Dans les entreprises, des comités populaires ont constitué la première forme de réorganisation des travailleurs pour la défense des revendications et le freinage collectif de la production. Alex Le Bihan, métallurgiste parisien, tombe ainsi entre les mains de la police vichyste. Huit mois et demi à la Santé, quinze jours au dépôt, et c’est la caserne des Tourelles à la fin février 1943 : « Nous occupons l’aile gauche de la caserne. Sur les portes ont été placardées des affiches nous demandant de nous rallier à Pétain. Nous faisons de la propagande dans les chambrées pour inciter les internés à n’en rien faire. Je pense, sans en avoir la certitude, que c’est à la suite de cette action que nous sommes, à soixante, expédiés à Compiègne et livrés aux Allemands. »
Des syndicalistes C. F. T. C., des dirigeants d’organisations professionnelles autonomes comme Georges Lapierre, secrétaire général du Syndicat national des instituteurs et fondateur de l’ École libératrice, sont déportés de la même manière à Sachsenhausen.

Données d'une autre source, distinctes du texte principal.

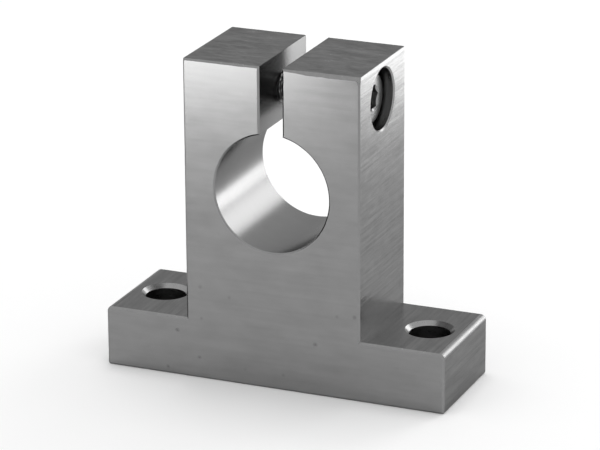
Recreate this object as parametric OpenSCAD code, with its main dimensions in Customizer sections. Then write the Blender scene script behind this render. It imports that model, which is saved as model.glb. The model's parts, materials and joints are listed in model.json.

Enfin de nombreux Espagnols, réfugiés républicains, sont mêlés aux Français qui partent pour le camp. La plupart de ces Espagnols viennent du fort du Hâ à Bordeaux, la ville où ils se sont fixés, travaillant chacun de son côté, en citoyens libres. Ils ne sont pas victimes de mesures d’ordre général. Ils ne sont pas comme ces 10 000 Espagnols faits prisonniers dans les compagnies de travail de l’armée française pour l’élargissement de la ligne Maginot et qui, sortant de camps d’internement en France, se retrouvent au bagne nazi de Mauthausen. Eux, ils sont arrêtés par la police de Pétain et la Gestapo, comme leurs camarades français, pour activité anti-hitlérienne, propagande, sabotage, lutte armée. Franco, Hitler, Pétain ? C’est le même combat qu’ils poursuivent et ils ne cesseront de faire corps avec leurs frères français.